NATO Nukes in Turkey
Turkey is unique among Near and Middle Eastern states because it alone has American nuclear weapons on its soil. According to the authors of U.S. Nuclear and Extended Deterrence, “Those who believe Ankara would find itself under pressure to acquire its own nuclear deterrent if Iran becomes a nuclear power argue that the presence of U.S. nuclear weapons in Turkey counters such pressure by providing reassurance of a U.S. commitment.”
In 1952, Greece and Turkey joined NATO. The placement of nuclear missiles, artillery shells, and bombs in Turkey provided the forces required to prevent the USSR from overrunning the Near and Middle Eastern oil resources.

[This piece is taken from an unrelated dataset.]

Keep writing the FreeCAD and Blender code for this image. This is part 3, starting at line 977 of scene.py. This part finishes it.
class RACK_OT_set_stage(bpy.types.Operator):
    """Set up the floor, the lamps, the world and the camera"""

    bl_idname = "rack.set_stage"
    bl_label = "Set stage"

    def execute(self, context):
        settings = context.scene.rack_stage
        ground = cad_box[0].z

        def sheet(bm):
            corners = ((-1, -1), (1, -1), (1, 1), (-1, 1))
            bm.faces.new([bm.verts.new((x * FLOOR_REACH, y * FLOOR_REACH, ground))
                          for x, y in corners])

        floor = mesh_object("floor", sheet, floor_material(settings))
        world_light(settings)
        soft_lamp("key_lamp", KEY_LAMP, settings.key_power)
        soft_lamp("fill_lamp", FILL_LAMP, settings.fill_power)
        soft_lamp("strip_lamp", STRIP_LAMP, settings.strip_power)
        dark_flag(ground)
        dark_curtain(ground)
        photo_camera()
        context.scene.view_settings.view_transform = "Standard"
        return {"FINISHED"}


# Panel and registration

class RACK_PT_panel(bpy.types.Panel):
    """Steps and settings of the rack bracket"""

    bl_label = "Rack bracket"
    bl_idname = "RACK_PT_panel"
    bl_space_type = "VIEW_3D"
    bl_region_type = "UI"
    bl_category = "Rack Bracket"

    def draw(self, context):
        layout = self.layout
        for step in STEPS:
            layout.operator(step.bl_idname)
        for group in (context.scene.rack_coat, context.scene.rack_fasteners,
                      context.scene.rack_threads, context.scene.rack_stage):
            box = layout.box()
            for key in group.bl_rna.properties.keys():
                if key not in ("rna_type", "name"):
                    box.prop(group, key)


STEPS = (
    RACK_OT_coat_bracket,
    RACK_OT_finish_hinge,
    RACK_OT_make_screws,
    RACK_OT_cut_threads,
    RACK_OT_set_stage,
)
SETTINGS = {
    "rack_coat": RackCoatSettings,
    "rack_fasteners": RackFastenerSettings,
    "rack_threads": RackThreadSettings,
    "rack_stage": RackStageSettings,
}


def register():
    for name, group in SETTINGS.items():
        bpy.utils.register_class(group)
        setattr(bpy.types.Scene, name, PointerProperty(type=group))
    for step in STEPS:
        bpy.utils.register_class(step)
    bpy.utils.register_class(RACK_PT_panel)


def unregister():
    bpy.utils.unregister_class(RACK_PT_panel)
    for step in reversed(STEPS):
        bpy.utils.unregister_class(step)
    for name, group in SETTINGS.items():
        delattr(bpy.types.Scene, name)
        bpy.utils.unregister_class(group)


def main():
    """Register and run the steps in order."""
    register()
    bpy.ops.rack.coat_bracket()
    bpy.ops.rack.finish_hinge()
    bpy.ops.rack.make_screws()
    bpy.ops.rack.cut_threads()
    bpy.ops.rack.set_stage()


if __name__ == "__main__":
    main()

In 1963, the United States began the dispersal to Turkish airfields of nuclear weapons under United States custody for use with Turkish aircraft. In the 1980s there were around 500 US nuclear warheads in Turkey, out of which 300 were bombs carried by aircraft. These bombs (up to 200 kilotons) were intended for four Turkish F-4, F-104 and F-100 squadrons deployed in the following airbases: Erhac, Murted, Eskisehir and Balikesir.
The Incirlik Airbase, in southeast Turkey, houses NATO's largest nuclear-weapons storage facility, with 50 US thermonuclear weapons. There are approximately 100 other B-61’s stored at NATO bases in Belgium, Italy, Germany, and the Netherlands.

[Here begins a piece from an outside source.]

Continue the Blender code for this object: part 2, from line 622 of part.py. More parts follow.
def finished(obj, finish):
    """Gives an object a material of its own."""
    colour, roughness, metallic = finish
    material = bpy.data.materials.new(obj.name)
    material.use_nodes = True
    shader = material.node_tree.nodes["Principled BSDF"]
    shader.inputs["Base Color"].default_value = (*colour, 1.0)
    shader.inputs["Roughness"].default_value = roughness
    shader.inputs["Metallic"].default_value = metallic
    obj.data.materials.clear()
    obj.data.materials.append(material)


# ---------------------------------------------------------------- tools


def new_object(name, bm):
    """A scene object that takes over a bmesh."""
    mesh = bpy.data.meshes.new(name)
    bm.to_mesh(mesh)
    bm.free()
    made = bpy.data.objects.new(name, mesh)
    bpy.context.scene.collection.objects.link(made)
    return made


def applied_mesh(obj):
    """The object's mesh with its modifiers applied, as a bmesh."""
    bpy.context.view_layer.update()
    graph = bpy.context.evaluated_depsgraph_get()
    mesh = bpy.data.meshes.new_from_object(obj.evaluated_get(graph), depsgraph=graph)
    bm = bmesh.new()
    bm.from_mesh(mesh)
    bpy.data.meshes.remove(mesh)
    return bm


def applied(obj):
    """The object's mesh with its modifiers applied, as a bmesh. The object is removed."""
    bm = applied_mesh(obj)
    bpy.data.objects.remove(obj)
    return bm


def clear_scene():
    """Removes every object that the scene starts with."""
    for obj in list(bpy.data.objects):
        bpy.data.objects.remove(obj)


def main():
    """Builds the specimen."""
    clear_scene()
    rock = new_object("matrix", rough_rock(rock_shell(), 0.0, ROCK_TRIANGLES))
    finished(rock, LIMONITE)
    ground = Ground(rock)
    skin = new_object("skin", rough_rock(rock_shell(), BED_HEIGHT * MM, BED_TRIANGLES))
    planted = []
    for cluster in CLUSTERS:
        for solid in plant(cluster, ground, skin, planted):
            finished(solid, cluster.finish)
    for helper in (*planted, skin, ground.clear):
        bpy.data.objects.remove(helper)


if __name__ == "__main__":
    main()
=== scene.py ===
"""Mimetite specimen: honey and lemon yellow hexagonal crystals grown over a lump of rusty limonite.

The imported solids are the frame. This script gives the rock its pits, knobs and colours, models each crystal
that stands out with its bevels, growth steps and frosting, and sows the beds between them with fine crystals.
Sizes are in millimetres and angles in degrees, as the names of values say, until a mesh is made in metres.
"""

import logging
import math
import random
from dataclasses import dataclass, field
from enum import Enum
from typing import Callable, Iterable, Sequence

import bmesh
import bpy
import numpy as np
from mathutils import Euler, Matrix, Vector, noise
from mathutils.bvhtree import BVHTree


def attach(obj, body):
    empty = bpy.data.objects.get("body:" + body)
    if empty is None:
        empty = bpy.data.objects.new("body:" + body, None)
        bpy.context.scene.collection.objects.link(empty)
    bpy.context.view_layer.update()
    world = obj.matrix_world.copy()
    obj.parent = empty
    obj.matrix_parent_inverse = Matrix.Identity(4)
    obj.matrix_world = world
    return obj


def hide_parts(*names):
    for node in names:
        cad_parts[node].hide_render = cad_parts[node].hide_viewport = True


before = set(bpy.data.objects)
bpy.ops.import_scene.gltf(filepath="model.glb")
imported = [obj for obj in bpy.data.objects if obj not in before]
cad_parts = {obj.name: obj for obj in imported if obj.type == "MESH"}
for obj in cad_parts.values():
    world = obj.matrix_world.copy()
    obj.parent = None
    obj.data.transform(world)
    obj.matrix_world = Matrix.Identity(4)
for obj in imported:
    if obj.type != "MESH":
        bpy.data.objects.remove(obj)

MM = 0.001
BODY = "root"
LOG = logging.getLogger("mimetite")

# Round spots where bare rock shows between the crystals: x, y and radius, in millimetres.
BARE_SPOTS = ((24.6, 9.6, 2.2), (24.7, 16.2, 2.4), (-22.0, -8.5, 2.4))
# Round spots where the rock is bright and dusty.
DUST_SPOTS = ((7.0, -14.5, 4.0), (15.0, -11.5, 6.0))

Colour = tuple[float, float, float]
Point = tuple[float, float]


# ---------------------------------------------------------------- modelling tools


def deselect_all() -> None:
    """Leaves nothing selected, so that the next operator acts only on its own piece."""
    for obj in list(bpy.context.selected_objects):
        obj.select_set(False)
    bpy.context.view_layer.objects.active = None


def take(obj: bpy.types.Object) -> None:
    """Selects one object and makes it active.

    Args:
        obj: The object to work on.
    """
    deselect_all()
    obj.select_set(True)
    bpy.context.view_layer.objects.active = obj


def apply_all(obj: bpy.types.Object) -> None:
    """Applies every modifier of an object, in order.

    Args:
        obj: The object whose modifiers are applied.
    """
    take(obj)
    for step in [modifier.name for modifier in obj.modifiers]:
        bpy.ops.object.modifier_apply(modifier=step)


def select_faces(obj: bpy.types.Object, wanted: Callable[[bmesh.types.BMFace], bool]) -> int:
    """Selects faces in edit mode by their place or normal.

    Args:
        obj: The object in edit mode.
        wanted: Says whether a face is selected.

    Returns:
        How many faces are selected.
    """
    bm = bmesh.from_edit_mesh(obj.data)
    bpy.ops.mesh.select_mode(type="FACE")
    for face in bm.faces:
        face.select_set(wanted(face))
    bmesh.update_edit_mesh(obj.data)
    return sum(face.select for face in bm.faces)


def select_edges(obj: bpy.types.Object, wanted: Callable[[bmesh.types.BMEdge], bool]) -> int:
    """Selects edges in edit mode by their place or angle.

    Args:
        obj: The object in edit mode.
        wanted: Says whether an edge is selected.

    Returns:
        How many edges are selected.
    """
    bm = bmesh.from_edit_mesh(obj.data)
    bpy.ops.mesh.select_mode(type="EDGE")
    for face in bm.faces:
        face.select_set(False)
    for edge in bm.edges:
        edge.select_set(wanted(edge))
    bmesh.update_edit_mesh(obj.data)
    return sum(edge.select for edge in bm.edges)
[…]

The bombs in Turkey are in storage, as Turkey neither maintains nuclear capable aircraft nor allows the U.S. to permanently deploy its own at the base. The stockpile is there for NATO in case the fundamental security of any of its members were to be threatened.

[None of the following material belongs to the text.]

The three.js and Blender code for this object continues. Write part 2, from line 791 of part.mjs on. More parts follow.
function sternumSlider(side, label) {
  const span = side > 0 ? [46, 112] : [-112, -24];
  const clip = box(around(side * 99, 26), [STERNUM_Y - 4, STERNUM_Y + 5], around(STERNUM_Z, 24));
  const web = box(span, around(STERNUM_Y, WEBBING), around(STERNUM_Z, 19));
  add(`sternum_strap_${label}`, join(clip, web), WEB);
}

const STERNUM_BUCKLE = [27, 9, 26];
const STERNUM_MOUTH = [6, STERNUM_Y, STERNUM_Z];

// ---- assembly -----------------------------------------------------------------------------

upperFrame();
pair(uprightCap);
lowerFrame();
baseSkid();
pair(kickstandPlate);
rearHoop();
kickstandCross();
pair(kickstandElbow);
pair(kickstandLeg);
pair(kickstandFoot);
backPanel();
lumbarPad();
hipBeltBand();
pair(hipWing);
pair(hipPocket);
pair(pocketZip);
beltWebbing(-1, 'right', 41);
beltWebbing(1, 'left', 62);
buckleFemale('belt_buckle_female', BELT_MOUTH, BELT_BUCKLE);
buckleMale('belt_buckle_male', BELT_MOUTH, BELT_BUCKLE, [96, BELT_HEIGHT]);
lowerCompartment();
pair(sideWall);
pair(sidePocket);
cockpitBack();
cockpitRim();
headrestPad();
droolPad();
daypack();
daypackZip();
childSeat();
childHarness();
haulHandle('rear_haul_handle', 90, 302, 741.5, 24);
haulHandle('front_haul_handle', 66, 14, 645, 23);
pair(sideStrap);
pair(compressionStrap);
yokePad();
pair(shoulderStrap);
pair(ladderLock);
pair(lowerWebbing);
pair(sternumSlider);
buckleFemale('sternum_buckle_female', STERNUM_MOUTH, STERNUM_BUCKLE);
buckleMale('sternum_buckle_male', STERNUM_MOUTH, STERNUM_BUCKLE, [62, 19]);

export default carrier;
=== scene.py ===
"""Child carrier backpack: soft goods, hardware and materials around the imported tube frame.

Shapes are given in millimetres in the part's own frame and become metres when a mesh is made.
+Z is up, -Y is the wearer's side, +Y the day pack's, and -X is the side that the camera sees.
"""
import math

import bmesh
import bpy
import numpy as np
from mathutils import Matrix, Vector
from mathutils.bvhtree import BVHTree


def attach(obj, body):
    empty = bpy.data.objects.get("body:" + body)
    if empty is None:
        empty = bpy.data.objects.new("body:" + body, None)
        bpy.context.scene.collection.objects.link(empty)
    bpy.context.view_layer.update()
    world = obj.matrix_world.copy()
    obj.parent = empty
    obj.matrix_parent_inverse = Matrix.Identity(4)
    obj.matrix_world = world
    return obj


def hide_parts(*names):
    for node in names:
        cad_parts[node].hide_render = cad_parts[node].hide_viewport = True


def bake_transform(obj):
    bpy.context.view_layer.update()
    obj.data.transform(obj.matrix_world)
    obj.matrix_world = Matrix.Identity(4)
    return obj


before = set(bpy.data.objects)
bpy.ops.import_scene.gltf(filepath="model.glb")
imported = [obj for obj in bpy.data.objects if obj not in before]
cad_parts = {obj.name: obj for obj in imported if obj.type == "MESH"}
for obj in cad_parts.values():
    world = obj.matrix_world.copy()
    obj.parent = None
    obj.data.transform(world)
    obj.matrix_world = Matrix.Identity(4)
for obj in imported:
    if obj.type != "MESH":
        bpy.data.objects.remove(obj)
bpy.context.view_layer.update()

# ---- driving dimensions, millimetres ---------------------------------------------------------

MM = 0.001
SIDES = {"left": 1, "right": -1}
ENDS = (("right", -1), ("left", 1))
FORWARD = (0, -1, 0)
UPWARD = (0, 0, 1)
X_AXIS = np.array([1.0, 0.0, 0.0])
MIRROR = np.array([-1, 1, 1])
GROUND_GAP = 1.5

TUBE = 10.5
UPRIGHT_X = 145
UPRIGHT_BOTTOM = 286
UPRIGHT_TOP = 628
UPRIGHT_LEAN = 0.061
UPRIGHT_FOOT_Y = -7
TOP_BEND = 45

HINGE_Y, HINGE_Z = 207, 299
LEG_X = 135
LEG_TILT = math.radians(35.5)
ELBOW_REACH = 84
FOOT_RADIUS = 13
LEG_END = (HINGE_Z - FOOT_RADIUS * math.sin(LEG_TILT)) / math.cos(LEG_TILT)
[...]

The B61 nuclear bombs are equipped with "permissive action links" or PALs, which prevent arming and using the weapon without an authorization code. They are kept on special racks, inside secure underground vaults, inside protected aircraft shelters, inside a heavily guarded area, surrounded by two layers of fencing, lighting, cameras and intrusion detection devices, on protected airbases.
US defense policy expert Kori Schake at the Hoover Institution told VOA 05 August 2016 that removing the weapons from Turkish soil would send the wrong signal to the American ally. "Countries that feel protected by the U.S. – Japan, South Korea, Turkey – have not developed nuclear weapons of their own," Schake said. Without that guarantee, she says, "the risk is that they might develop nuclear weapons of their own."